## Given information
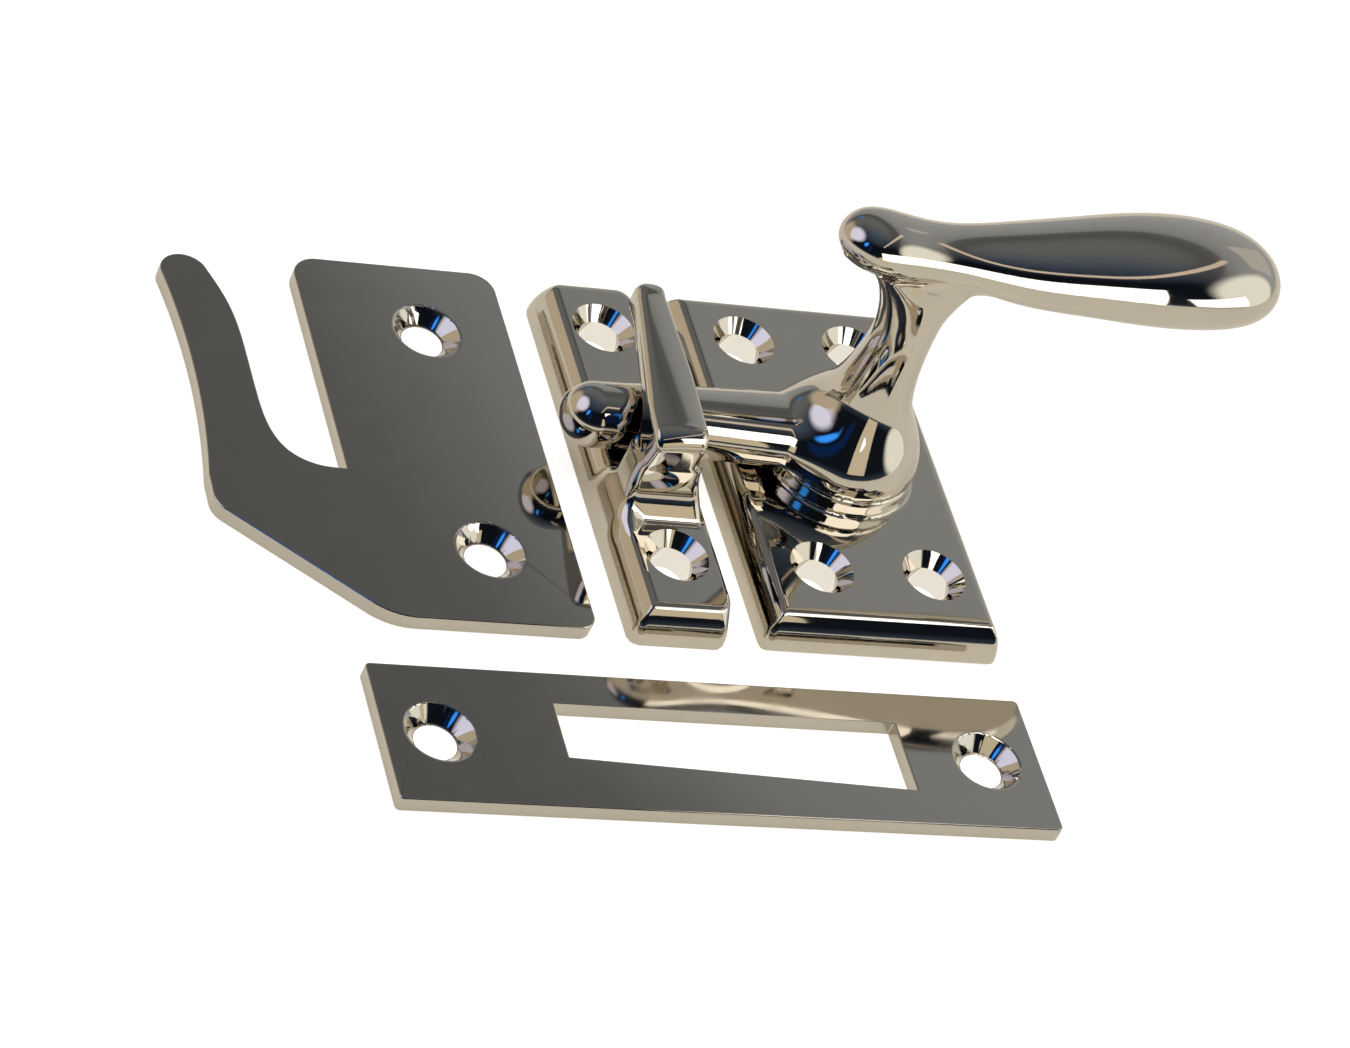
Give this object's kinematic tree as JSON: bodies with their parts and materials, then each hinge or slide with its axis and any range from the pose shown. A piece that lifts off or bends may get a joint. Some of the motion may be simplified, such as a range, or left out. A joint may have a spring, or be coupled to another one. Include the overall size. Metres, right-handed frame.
{
  "type": "casement window fastener",
  "caption": "Casement window fastener: a spoon-grip handle with a ball-ended tongue turns on a bevelled base, shown locked in a hooked rim strike, with a hook strike and a mortise strike.",
  "frame": {"origin": "middle of the base plate's four screw holes, on the back plane that lies against the wood", "axes": "+Z away from the wood, along the handle's pivot; +X from the tongue towards the grip when locked; +Y along the base plate, towards the open side of the rim strike's keeper"},
  "size_m": [0.1005, 0.0679, 0.0377],
  "materials": {
    "polished_nickel": "polished nickel plate",
    "turned_brass": "plain turned brass",
    "plain_steel": "zinc-plated steel"
  },
  "bodies": {
    "plates": {"base_plate": "polished_nickel", "thrust_washer": "turned_brass", "spring_washer": "plain_steel", "rim_strike": "polished_nickel", "hook_strike": "polished_nickel", "mortise_strike": "polished_nickel"},
    "handle": {"handle": "polished_nickel", "spindle": "plain_steel", "retaining_washer": "plain_steel", "retaining_screw": "plain_steel"}
  },
  "joints": [
    {"name": "handle_turn", "type": "hinge", "parent": "plates", "child": "handle", "pos_m": [-0.0005, -0.0005, 0], "axis": [0, 0, 1], "range_deg": [-315, 0]}
  ]
}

## Problem to solve
Your task is to repeat the data exactly, with nothing left out.

## Answer in full
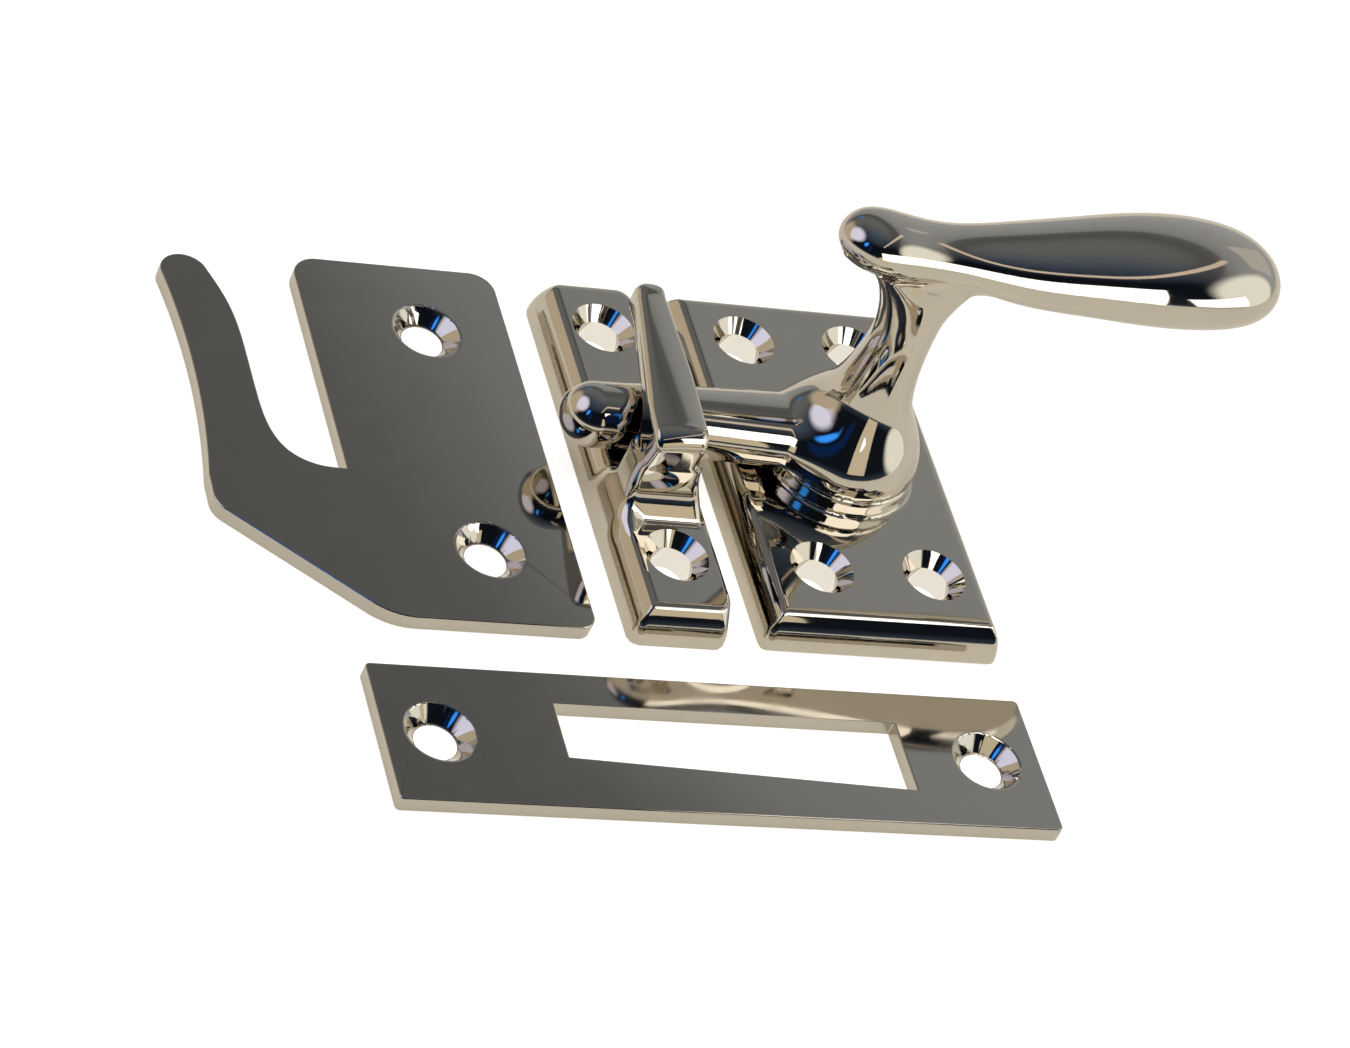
Give this object's kinematic tree as JSON: bodies with their parts and materials, then each hinge or slide with its axis and any range from the pose shown. A piece that lifts off or bends may get a joint. Some of the motion may be simplified, such as a range, or left out. A joint may have a spring, or be coupled to another one. Include the overall size. Metres, right-handed frame.
{
  "type": "casement window fastener",
  "caption": "Casement window fastener: a spoon-grip handle with a ball-ended tongue turns on a bevelled base, shown locked in a hooked rim strike, with a hook strike and a mortise strike.",
  "frame": {"origin": "middle of the base plate's four screw holes, on the back plane that lies against the wood", "axes": "+Z away from the wood, along the handle's pivot; +X from the tongue towards the grip when locked; +Y along the base plate, towards the open side of the rim strike's keeper"},
  "size_m": [0.1005, 0.0679, 0.0377],
  "materials": {
    "polished_nickel": "polished nickel plate",
    "turned_brass": "plain turned brass",
    "plain_steel": "zinc-plated steel"
  },
  "bodies": {
    "plates": {"base_plate": "polished_nickel", "thrust_washer": "turned_brass", "spring_washer": "plain_steel", "rim_strike": "polished_nickel", "hook_strike": "polished_nickel", "mortise_strike": "polished_nickel"},
    "handle": {"handle": "polished_nickel", "spindle": "plain_steel", "retaining_washer": "plain_steel", "retaining_screw": "plain_steel"}
  },
  "joints": [
    {"name": "handle_turn", "type": "hinge", "parent": "plates", "child": "handle", "pos_m": [-0.0005, -0.0005, 0], "axis": [0, 0, 1], "range_deg": [-315, 0]}
  ]
}